Data provided
★ ★ ★
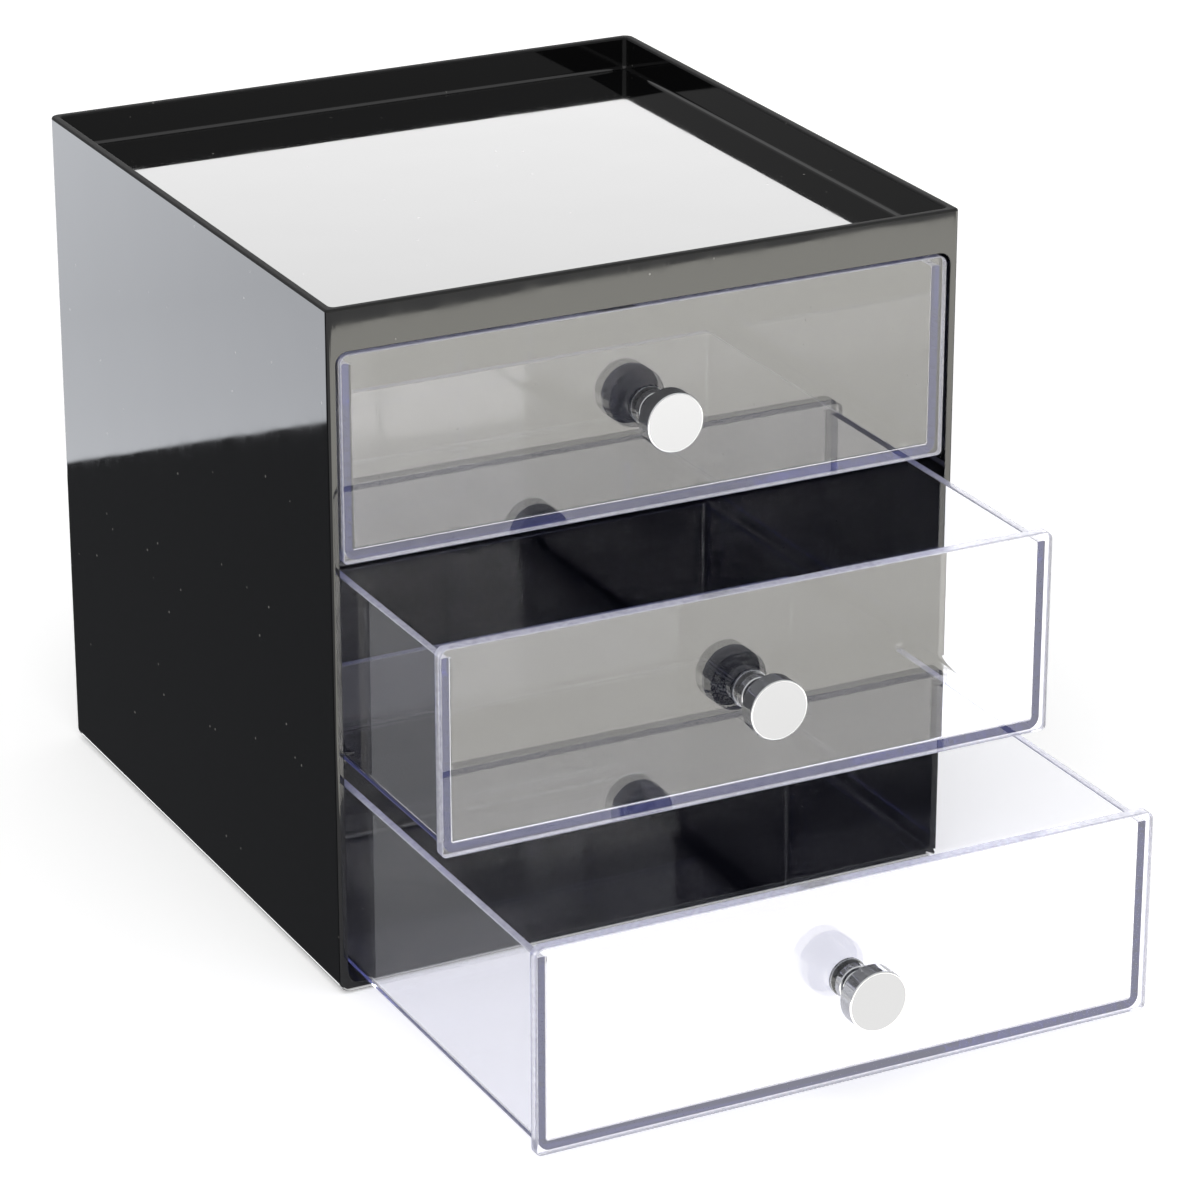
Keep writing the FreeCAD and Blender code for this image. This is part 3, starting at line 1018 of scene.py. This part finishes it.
@dataclass
class Drawer:
    """One clear drawer: an open box moulded in one with its front panel, which is drilled for the knob."""

    bay: Bay
    panel: float = 3.0 * MM
    top_corner: float = 2.3 * MM
    base_corner: float = 1.3 * MM
    edge: float = 0.35 * MM
    side_step: float = 1.2 * MM
    top_step: float = 2.8 * MM
    base_step: float = 0.3 * MM
    wall: float = 1.9 * MM
    floor: float = 2.0 * MM
    corner: float = 3.0 * MM
    inner_corner: float = 1.1 * MM
    front_fillet: float = 0.6 * MM
    rim: float = 0.3 * MM
    rim_fall: float = 0.03 * MM
    hole: float = 2.3 * MM
    corner_steps: int = 8
    rim_steps: int = 3
    fillet_steps: int = 5
    least_corner: float = 0.01 * MM
    weld: float = 0.0001 * MM

    def __post_init__(self) -> None:
        """Reads the drawer's own box and its knob's middle."""
        self.low, self.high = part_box(f"{self.bay.value}_drawer")
        self.back = self.low.y + self.panel
        knob_low, knob_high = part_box(f"{self.bay.value}_knob")
        self.knob_middle = (knob_low + knob_high) / 2
        self.body = f"{self.bay.value}_slider"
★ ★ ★
Return a word-for-word copy of the lines from the beginning of the listing to the line holding "clear drawer: an", both kept.

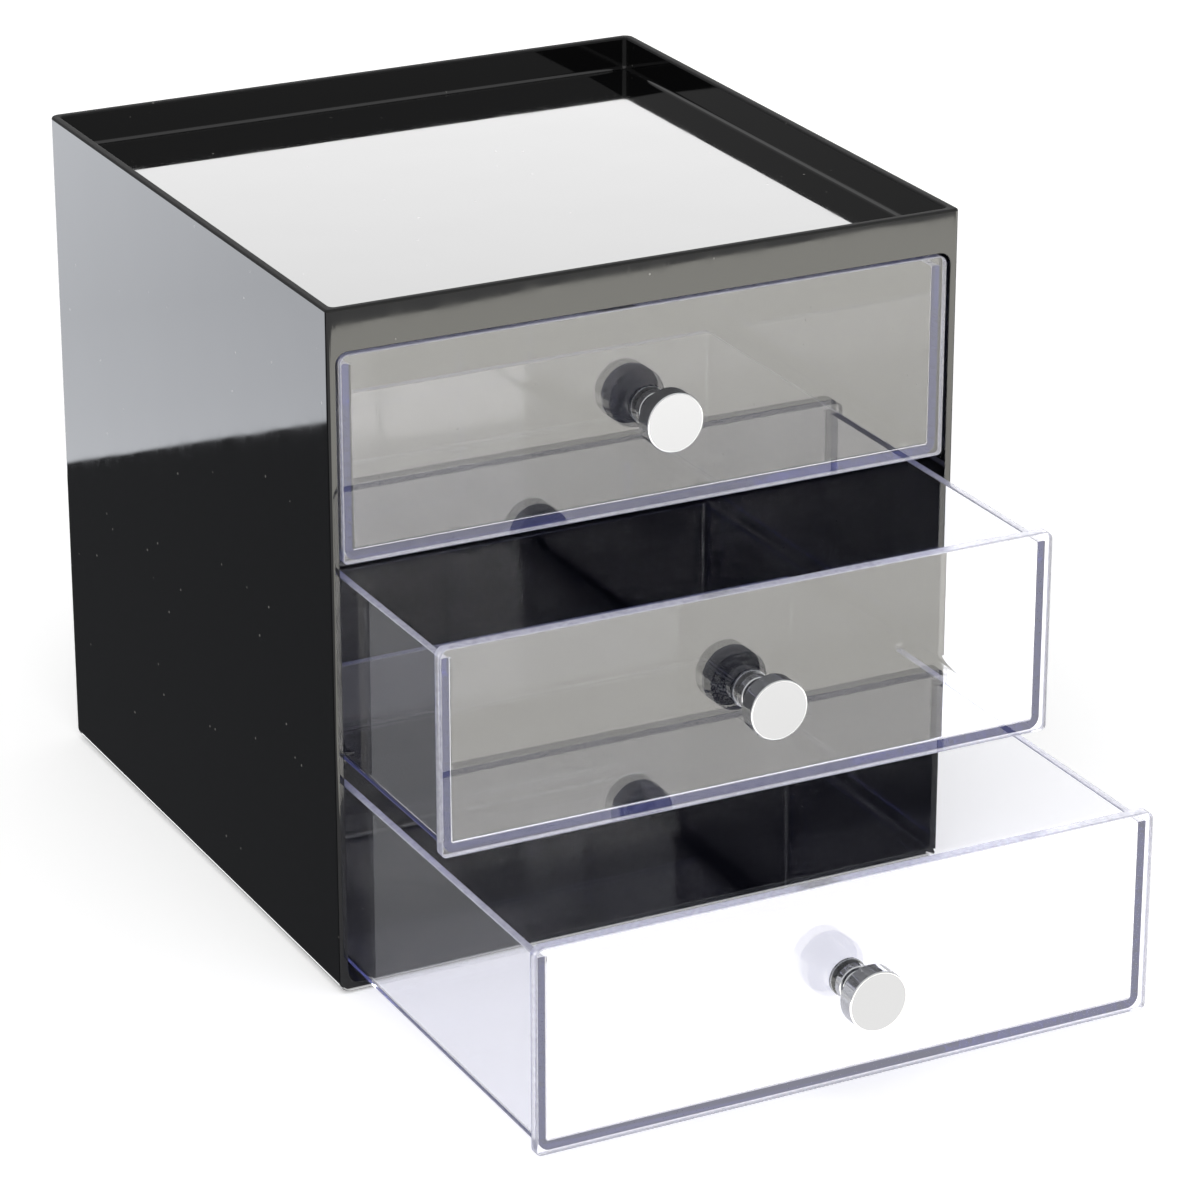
Keep writing the FreeCAD and Blender code for this image. This is part 3, starting at line 1018 of scene.py. This part finishes it.
@dataclass
class Drawer:
    """One clear drawer: an open box moulded in one with its front panel, which is drilled for the knob."""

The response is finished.